I believe in Go this is a non-issue because they can name-mangle in the providence of everything because they only build Go. That makes it feasible (does have problems too but irrelevant here) to just name-mangle in the providence URI and have two versions of the same package in the same binary.

tachyonics · January 17, 2021, 5:43am

I hadn't thought about this use case but it is definitely something to be considered.

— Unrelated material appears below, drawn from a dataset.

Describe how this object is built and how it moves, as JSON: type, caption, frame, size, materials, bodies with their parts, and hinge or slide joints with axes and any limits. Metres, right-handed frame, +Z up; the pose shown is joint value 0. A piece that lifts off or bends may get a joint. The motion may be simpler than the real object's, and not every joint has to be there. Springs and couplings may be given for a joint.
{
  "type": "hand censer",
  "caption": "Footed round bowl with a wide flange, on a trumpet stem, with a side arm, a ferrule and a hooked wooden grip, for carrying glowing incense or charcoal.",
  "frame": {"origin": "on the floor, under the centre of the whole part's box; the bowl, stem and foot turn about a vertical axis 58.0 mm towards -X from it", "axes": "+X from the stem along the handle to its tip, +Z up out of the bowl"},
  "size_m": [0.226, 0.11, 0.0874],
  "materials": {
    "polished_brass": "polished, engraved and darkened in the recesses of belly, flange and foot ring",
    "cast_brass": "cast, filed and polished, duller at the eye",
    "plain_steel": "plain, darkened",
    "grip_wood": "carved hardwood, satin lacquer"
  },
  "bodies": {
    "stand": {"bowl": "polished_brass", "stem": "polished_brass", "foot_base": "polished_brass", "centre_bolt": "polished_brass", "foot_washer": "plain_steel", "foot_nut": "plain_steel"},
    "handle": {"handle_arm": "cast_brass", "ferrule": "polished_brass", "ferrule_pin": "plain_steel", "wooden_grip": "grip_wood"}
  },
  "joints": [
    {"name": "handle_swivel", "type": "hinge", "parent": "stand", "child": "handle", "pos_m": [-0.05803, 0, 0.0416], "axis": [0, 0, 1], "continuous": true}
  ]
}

My thoughts writing my post above is that that package identity would include the home repository as it guarantees unique identities without a central identity service (the home repository domain is essentially providing an identity namespace for the packages that it homes) and that identity wouldn't change regardless of where the package is hosted-

Package(identity: "the apple/swift-nio package homed at gitHub.com", hosted: "gitHub.com") has the same identity but a different location to Package(identity: "the apple/swift-nio package homed at gitHub.com", hosted: "myMirror.com")

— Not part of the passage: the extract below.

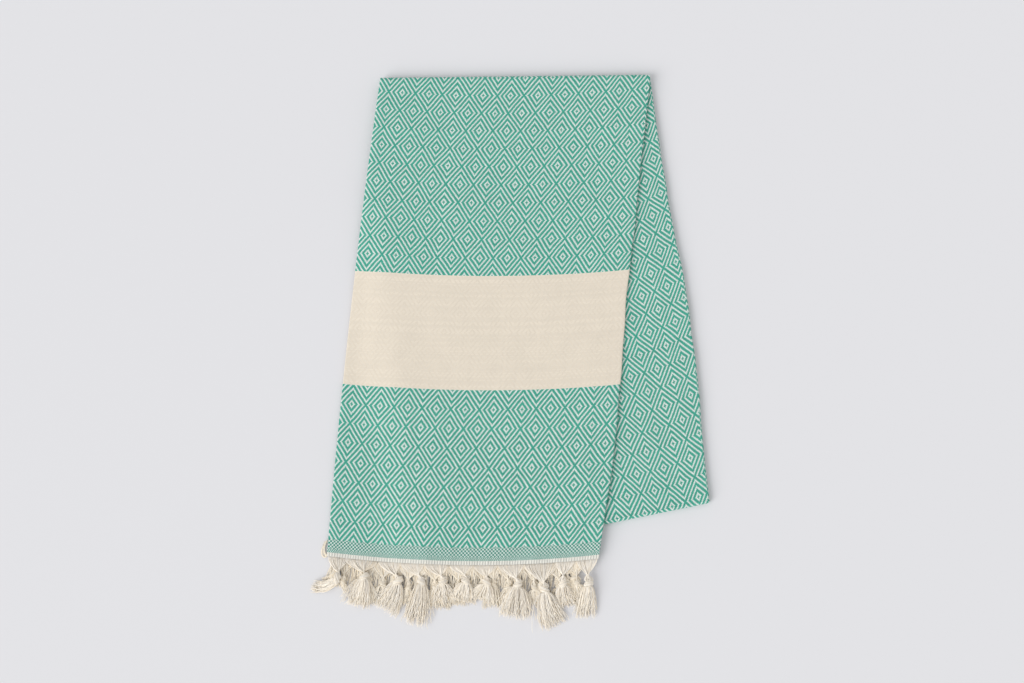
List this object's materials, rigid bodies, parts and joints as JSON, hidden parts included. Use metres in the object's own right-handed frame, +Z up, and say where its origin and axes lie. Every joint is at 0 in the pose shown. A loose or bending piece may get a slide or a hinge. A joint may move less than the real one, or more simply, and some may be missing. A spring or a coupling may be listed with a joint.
{
  "type": "folded fringed cotton towel",
  "caption": "Flat-woven cotton towel folded into three fanned leaves, with a woven diamond pattern, a plain natural band and a knotted tassel fringe at the hem.",
  "frame": {"origin": "on the table under the middle of the folded towel", "axes": "+Z up from the table, +Y along the towel towards its top fold, +X to the side that the middle leaf fans out to"},
  "size_m": [0.4613, 0.6645, 0.0119],
  "materials": {
    "diamond_cloth": "green and natural cotton twill woven in concentric diamonds, dry and matt",
    "natural_band": "natural cotton twill with the diamonds only in relief, matt",
    "plain_border": "plain weave of green weft over natural warp, matt",
    "cream_warp": "bare natural warp threads with a few cream wefts, matt",
    "tassel_cotton": "loose natural cotton threads, knotted and combed out, soft and matt"
  },
  "bodies": {
    "lower_leaves": {"top_fold": "diamond_cloth", "middle_upper_ply": "diamond_cloth", "middle_inner_ply": "diamond_cloth", "middle_lower_ply": "diamond_cloth", "middle_left_fold": "diamond_cloth", "middle_right_fold": "diamond_cloth", "lower_fold": "diamond_cloth", "third_upper_ply": "diamond_cloth", "third_inner_ply": "diamond_cloth", "third_bottom_ply": "diamond_cloth", "third_left_fold": "diamond_cloth", "third_right_fold": "diamond_cloth", "far_fringe": "tassel_cotton"},
    "front_leaf": {"front_heading": "cream_warp", "front_plain_border": "plain_border", "front_lower_field": "diamond_cloth", "front_natural_band": "natural_band", "front_upper_field": "diamond_cloth", "front_inner_ply": "diamond_cloth", "front_under_ply": "diamond_cloth", "front_left_fold": "diamond_cloth", "front_right_fold": "diamond_cloth", "inner_ply_fringe": "tassel_cotton", "under_ply_fringe": "tassel_cotton"},
    "tassel_01": {"tassel_01": "tassel_cotton"},
    "tassel_02": {"tassel_02": "tassel_cotton"},
    "tassel_03": {"tassel_03": "tassel_cotton"},
    "tassel_04": {"tassel_04": "tassel_cotton"},
    "tassel_05": {"tassel_05": "tassel_cotton"},
    "tassel_06": {"tassel_06": "tassel_cotton"},
    "tassel_07": {"tassel_07": "tassel_cotton"},
    "tassel_08": {"tassel_08": "tassel_cotton"},
    "tassel_09": {"tassel_09": "tassel_cotton"},
    "tassel_10": {"tassel_10": "tassel_cotton"},
    "tassel_11": {"tassel_11": "tassel_cotton"}
  },
  "joints": [
    {"name": "top_fold_hinge", "type": "hinge", "parent": "lower_leaves", "child": "front_leaf", "pos_m": [0.005, 0.329, 0.00765], "axis": [-0.9999, -0.0122, 0], "range_deg": [0, 179.5], "deforming": ["top_fold"]},
    {"name": "tassel_01_swing", "type": "hinge", "parent": "front_leaf", "child": "tassel_01", "pos_m": [-0.20103, -0.2528, 0.0041], "axis": [0.9998, -0.0174, 0], "range_deg": [-150, 0]},
    {"name": "tassel_02_swing", "type": "hinge", "parent": "front_leaf", "child": "tassel_02", "pos_m": [-0.17268, -0.25629, 0.0041], "axis": [0.9998, -0.0174, 0], "range_deg": [-150, 0]},
    {"name": "tassel_03_swing", "type": "hinge", "parent": "front_leaf", "child": "tassel_03", "pos_m": [-0.13961, -0.25953, 0.00716], "axis": [0.9998, -0.0174, 0], "range_deg": [-150, 0]},
    {"name": "tassel_04_swing", "type": "hinge", "parent": "front_leaf", "child": "tassel_04", "pos_m": [-0.11347, -0.26147, 0.01123], "axis": [0.9998, -0.0174, 0], "range_deg": [-150, 0]},
    {"name": "tassel_05_swing", "type": "hinge", "parent": "front_leaf", "child": "tassel_05", "pos_m": [-0.08544, -0.26294, 0.0116], "axis": [0.9998, -0.0174, 0], "range_deg": [-150, 0]},
    {"name": "tassel_06_swing", "type": "hinge", "parent": "front_leaf", "child": "tassel_06", "pos_m": [-0.05741, -0.26377, 0.0116], "axis": [0.9998, -0.0174, 0], "range_deg": [-150, 0]},
    {"name": "tassel_07_swing", "type": "hinge", "parent": "front_leaf", "child": "tassel_07", "pos_m": [-0.02843, -0.26397, 0.01149], "axis": [0.9998, -0.0174, 0], "range_deg": [-150, 0]},
    {"name": "tassel_08_swing", "type": "hinge", "parent": "front_leaf", "child": "tassel_08", "pos_m": [0.00054, -0.26349, 0.01106], "axis": [0.9998, -0.0174, 0], "range_deg": [-150, 0]},
    {"name": "tassel_09_swing", "type": "hinge", "parent": "front_leaf", "child": "tassel_09", "pos_m": [0.03487, -0.26204, 0.01035], "axis": [0.9998, -0.0174, 0], "range_deg": [-150, 0]},
    {"name": "tassel_10_swing", "type": "hinge", "parent": "front_leaf", "child": "tassel_10", "pos_m": [0.06259, -0.26018, 0.00975], "axis": [0.9998, -0.0174, 0], "range_deg": [-150, 0]},
    {"name": "tassel_11_swing", "type": "hinge", "parent": "front_leaf", "child": "tassel_11", "pos_m": [0.0881, -0.25792, 0.00924], "axis": [0.9998, -0.0174, 0], "range_deg": [-150, 0]}
  ]
}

It doesn't solve the above use case though. My initial thought would be for the registry to be able report alias identities for a package - "the amzn/smoke-framework package homed at gitHub.com" is equivalent to "the amzn/smoke-framework package homed at gitLab.com" or even "the aws/smoke-framework package homed at gitHub.com" which a corporate mirror repository would be able to provide to a build server without the internet and a well-behaved registry would not reuse identities even if the package is moved elsewhere.

Something like that does provide some robustness around package identity uniqueness. The alternatives seem to be a central identity service or deciding that guaranteeing unique identities for packages isn't actually providing us anything because you have to trust your build system to get the right package anyway.

As another point, if you look at the example of Soto, their entire name changed. Even for opaque ids would be reasonable to expect a project keep the same id for its entire lifetime?